* Raw data:
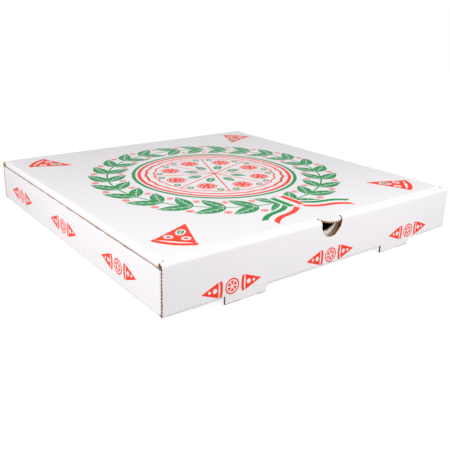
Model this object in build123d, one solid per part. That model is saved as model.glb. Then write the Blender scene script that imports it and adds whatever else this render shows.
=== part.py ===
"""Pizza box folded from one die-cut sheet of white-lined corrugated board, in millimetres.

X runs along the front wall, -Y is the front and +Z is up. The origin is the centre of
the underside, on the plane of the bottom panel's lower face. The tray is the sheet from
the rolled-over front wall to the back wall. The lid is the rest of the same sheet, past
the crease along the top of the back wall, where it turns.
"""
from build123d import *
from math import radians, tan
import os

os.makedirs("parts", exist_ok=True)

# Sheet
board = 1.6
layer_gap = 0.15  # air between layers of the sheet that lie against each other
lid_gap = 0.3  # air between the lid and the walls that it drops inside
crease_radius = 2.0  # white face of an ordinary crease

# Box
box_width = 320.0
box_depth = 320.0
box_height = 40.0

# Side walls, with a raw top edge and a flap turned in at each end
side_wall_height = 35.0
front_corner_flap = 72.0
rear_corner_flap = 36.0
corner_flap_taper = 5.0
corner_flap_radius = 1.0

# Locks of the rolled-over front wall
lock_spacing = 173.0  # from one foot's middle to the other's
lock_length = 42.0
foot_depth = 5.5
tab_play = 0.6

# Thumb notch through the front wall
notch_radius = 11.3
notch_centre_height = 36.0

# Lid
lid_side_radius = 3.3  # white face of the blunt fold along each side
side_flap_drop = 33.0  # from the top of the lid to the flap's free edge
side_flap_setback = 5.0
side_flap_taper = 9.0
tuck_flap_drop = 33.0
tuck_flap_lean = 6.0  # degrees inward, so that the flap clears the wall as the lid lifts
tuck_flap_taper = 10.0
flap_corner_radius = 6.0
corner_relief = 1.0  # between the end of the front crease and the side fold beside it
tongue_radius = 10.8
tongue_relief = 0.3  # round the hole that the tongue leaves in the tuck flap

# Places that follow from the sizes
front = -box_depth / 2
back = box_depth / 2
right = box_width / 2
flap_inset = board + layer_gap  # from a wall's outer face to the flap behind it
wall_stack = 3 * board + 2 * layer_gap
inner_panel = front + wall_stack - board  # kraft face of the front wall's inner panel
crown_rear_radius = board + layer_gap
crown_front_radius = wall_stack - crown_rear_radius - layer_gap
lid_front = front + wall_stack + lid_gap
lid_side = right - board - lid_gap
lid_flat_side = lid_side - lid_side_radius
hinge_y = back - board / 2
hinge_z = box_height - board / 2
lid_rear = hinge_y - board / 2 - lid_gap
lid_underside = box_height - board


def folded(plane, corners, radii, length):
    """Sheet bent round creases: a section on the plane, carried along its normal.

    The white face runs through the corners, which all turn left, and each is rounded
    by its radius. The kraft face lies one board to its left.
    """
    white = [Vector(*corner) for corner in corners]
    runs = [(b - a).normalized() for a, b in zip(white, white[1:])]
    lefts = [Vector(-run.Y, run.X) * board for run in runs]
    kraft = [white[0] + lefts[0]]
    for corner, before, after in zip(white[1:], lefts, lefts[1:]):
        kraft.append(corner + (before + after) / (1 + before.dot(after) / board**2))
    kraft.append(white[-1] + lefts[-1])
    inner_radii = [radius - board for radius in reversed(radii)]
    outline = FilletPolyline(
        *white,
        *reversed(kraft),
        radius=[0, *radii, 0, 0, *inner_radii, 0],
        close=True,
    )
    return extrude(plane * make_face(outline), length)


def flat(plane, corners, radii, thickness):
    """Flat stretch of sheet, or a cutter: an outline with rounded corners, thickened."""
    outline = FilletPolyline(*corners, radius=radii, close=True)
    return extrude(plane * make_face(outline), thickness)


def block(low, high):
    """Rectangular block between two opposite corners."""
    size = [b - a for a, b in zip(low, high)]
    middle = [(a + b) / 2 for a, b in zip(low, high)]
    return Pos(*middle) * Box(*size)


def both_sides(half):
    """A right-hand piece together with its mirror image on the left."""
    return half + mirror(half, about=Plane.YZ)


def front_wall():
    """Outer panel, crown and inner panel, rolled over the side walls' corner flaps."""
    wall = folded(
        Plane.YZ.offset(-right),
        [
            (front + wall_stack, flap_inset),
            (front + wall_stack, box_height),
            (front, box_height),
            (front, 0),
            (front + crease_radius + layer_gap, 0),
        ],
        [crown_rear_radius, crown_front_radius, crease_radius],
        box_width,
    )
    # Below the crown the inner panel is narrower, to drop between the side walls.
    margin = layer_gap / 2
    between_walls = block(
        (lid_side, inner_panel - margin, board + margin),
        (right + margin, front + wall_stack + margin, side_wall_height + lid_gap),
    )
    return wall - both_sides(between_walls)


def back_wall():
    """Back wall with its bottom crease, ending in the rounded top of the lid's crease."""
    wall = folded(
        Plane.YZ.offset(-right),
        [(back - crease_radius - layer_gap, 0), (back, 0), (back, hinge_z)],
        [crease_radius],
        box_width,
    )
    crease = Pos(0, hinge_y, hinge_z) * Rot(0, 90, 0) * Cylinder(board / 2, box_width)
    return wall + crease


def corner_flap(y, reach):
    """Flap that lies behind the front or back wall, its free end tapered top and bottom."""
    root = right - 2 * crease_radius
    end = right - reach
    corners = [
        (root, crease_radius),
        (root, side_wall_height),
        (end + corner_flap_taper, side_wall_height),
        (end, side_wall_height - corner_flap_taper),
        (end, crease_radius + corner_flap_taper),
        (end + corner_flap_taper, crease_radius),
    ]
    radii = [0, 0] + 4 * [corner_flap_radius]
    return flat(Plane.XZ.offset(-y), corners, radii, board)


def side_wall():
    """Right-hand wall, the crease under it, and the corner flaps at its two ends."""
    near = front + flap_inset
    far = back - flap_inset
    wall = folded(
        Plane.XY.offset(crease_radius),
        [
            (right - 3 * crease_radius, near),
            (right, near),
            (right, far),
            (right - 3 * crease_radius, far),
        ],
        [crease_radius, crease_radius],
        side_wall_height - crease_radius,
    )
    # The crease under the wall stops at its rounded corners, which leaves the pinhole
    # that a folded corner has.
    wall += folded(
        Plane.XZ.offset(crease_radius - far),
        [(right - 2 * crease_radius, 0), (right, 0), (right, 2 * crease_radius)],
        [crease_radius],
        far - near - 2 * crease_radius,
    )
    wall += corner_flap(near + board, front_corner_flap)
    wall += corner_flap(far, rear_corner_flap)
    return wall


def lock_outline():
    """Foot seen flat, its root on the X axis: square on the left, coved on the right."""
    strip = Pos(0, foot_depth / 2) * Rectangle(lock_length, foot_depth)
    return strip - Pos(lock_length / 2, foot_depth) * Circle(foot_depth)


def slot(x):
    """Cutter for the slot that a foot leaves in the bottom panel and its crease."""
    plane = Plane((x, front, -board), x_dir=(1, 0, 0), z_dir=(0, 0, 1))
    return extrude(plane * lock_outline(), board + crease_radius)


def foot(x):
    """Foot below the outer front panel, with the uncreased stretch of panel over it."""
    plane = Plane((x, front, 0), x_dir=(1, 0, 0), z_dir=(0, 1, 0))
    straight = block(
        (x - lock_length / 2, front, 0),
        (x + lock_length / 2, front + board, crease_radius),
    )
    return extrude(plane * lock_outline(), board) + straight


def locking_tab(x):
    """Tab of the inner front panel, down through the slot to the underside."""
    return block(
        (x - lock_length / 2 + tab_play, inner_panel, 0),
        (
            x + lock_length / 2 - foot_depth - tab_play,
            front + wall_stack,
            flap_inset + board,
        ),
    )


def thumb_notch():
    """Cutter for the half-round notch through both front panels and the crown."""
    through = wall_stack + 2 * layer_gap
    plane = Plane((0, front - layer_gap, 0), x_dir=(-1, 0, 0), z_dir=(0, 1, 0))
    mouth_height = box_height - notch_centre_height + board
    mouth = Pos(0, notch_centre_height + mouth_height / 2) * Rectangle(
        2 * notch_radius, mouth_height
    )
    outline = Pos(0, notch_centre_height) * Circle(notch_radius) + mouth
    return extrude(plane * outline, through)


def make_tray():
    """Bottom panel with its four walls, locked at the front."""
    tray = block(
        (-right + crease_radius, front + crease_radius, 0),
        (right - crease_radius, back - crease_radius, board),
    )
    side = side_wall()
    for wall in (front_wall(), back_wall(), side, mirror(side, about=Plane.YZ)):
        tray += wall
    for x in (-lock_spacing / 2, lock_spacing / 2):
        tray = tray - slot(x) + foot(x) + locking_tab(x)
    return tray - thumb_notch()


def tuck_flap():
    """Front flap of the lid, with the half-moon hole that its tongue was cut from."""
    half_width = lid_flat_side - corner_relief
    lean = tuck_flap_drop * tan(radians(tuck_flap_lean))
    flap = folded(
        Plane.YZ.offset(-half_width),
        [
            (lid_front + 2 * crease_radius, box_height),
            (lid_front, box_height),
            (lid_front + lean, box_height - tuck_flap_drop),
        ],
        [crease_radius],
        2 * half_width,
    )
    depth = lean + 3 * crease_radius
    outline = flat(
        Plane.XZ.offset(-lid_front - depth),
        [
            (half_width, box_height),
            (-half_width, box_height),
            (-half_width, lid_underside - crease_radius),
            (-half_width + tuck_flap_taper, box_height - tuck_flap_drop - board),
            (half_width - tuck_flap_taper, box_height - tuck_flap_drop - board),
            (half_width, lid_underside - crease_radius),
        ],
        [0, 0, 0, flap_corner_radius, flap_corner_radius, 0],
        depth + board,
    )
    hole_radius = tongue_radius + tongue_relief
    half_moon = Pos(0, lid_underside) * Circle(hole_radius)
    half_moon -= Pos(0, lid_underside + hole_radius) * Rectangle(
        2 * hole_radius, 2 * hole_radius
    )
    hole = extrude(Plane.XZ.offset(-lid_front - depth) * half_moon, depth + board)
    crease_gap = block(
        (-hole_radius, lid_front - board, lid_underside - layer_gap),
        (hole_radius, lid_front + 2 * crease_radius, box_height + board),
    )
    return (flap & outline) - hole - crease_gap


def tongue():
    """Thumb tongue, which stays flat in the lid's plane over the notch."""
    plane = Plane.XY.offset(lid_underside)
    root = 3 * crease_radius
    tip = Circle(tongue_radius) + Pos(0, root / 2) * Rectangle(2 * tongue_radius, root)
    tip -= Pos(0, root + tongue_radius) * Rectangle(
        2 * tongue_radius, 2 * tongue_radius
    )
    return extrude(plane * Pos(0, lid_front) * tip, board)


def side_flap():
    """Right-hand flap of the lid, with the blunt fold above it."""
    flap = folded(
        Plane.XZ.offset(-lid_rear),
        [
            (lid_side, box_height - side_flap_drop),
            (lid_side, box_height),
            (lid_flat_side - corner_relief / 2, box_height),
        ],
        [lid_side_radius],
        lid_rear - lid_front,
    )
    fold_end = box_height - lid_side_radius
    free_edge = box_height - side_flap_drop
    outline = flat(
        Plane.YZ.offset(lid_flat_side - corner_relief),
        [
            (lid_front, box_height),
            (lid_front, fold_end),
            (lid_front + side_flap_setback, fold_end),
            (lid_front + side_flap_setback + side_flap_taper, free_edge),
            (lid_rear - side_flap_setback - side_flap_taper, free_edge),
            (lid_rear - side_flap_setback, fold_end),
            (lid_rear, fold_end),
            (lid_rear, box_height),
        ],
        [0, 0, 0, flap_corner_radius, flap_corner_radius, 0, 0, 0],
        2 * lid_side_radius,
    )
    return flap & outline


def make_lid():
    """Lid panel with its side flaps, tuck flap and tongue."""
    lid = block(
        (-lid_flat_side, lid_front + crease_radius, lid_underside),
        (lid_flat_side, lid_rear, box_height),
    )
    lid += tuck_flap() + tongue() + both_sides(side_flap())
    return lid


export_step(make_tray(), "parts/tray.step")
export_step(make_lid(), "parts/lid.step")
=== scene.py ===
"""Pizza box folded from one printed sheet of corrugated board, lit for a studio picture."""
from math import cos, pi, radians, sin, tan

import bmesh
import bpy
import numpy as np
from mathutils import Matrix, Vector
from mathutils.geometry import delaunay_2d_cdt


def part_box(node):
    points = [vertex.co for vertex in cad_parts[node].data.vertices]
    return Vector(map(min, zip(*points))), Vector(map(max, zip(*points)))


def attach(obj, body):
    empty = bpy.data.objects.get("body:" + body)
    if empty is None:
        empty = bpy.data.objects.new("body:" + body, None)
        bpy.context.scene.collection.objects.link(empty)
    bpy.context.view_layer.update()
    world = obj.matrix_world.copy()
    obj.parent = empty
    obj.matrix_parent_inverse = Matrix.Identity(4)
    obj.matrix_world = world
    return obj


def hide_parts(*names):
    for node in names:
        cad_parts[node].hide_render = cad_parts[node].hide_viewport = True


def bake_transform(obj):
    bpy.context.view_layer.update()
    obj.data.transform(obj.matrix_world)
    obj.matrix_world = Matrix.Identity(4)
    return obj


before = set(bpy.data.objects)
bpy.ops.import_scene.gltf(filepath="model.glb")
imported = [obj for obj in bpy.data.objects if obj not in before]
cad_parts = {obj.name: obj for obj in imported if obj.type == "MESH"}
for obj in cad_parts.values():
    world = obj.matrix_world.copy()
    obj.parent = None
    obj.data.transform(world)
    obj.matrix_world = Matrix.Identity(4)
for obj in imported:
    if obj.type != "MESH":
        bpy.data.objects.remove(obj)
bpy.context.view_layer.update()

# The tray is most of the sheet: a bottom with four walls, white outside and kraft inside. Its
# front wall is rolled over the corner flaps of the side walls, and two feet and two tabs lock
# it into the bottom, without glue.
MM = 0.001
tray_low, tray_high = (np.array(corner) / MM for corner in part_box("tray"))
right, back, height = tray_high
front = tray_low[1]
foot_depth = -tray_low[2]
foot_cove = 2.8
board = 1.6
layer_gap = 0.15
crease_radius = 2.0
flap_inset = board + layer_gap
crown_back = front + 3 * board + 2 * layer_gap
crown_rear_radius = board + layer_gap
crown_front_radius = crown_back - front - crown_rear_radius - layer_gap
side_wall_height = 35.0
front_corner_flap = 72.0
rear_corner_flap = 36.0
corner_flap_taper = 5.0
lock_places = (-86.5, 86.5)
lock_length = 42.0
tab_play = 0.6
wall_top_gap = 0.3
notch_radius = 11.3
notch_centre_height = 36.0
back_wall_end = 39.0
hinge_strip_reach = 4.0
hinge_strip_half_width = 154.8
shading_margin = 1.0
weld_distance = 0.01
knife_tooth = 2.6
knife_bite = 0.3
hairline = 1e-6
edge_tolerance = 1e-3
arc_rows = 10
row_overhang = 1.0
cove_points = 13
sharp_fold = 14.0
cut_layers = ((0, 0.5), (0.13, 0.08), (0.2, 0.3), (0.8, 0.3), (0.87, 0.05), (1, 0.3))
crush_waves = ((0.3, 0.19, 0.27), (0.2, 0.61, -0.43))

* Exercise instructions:
Extract the lines of the preceding material that run from the line with "lid += tuck_flap()" through the line with "zip(*points))), Vector(map(max, zip(*points)))", inclusive, reproducing them exactly and adding nothing.

* Task result:
    lid += tuck_flap() + tongue() + both_sides(side_flap())
    return lid


export_step(make_tray(), "parts/tray.step")
export_step(make_lid(), "parts/lid.step")
=== scene.py ===
"""Pizza box folded from one printed sheet of corrugated board, lit for a studio picture."""
from math import cos, pi, radians, sin, tan

import bmesh
import bpy
import numpy as np
from mathutils import Matrix, Vector
from mathutils.geometry import delaunay_2d_cdt


def part_box(node):
    points = [vertex.co for vertex in cad_parts[node].data.vertices]
    return Vector(map(min, zip(*points))), Vector(map(max, zip(*points)))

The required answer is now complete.